Of course, most of us have had at least some experience of partaking in marginalia, even if only in school texts. A right of passage caught humorously by the poet Billy Collins in the aptly titled 'Marginalia:'

"Sometimes the notes are ferocious,
skirmishes against the author
raging along the borders of every page
in tiny black script
If I could just get my hands on you,
Kierkegaard, or Conor Cruise O'Brien,
they seem to say,
I would bolt the door and beat some logic into your head.

Students are more modest
needing to leave only their splayed footprints
along the shore of the page.
One scrawls' Metaphor next to a stanza of Eliot's
Another notes the presence of "Irony"
fifty times outside the paragraphs of A Modest Proposal

And if you have managed to graduate from college
without ever having written "Man vs. Nature"
in a margin, perhaps now
is the time to take one step forward."
- From Marginalia by Billy Collins

Beyond the college gates, the creative writer has remained one of the most steadfast advocates for dirtying books. And it's worth mentioning that writers such as Mark Twain, David Foster Wallace and Sylvia Plath were all frequent annotators. In some cases, their marginalia has become subject to as much analysis as the original works they doodled within. In other cases, the marginalia they've left us behind has revealed secrets regarding the inspiration behind their own published works. Take, for instance, Sylvia Plath's writing 'L'Ennui,' the title of her then-future poem, in her copy of The Great Gatsby.

Sylvia Plath's annotated copy of The Great Gatsby

On a more comical note, Mark Twain's annotations remind us that marginalia isn't all about praise, inspiration and uncovering symbols and subtext. Instead, it can be the place to unload your harshest criticisms regarding a text and its author. Such as the kind Twain felt towards Landon D. Melville's Saratoga, which he labelled as the "droolings of an idiot" by a "little minded person."

The thoughts of famous writers aside, marginalia shouldn't be confined to those who could learn a technique or two from reading carefully. And the reasons to indulge in the joyful "ruining" of books are many. Perhaps the greatest is that marginalia enforces us to be engaged readers.

Most of the media we consume today, we do so passively. Watching a film or listening to a song requires little to no effort or input on our part. All we have to do is show up, and the experience happens to us until it's over or we leave. Of course, we can become more engaged with the media, but such is our choice.

Reading is fundamentally different. The story within a novel and the lesson in the textbook only occurs if we put in the effort. It is, at its heart, a joint effort between author and reader:

"Reading is not as passive as hearing or viewing. It's an act: you do it. You read at your pace, your own speed, not the ceaseless, incoherent, gabbling, shout rush of the media. You take in what you can and want to take in, not what they shove at you fast and hard and loud in order to overwhelm and control you. Reading a story, you may be told something, but you're not being sold anything. And though you're usually alone when you read, you are in communion with another mind. You aren't being brainwashed or co-opted or used; you've joined in an act of the imagination." - Ursula K Le Guin in "Words Are My Matter"

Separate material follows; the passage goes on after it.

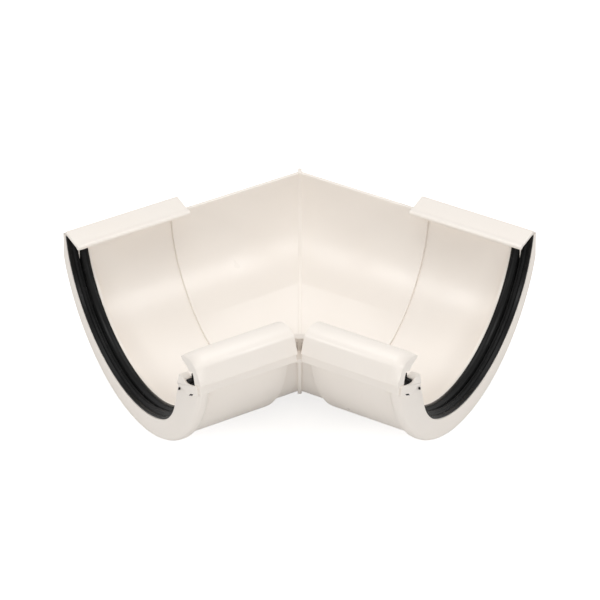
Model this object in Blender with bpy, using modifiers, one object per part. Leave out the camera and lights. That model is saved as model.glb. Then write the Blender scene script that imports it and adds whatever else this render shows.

With this in mind, however, we may venture that, just as most writing isn't created equal, most reading isn't equal either. After all, most of us can relate to the feeling of putting down a book and realising we've forgotten most of its contents only weeks later. And so if we want to be on equal footing with this time and space-defying communication, we shouldn't just be listening. Instead, we should be "talking back".

When we do this, we not only begin to understand and remember the texts better but also better understand ourselves. We learn what kind of passages thrill or delight us, what characters we love or hate, what kind of themes we most relate to, and what narratives we find disagreeable.




Marginalia doesn't just start a conversation between the author and ourselves either. But it also forms one between ourselves and our future selves when we return to the book later to reread it.

Good literature rarely reveals all of its hidden depths the first time you read it, nor will you ever read it with the same pair of eyes. After all, an inevitable part of life is that our perspectives change as we live through new experiences (and read more books). And marginalia is as good a journaling method as any for capturing these differing perspectives and ideas we employ at different stages of our life.

Finally, marginalia also slows us down. And though that may seem like a negative in an age where blitzing through as many books as possible is the goal, it can be a powerful tool. Having a pencil (or pen) in hand ready to write can give us cause to really think about the passages we're reading. And even if the page is left clean of marks, we can turn it knowing full well what it did or didn't mean to us.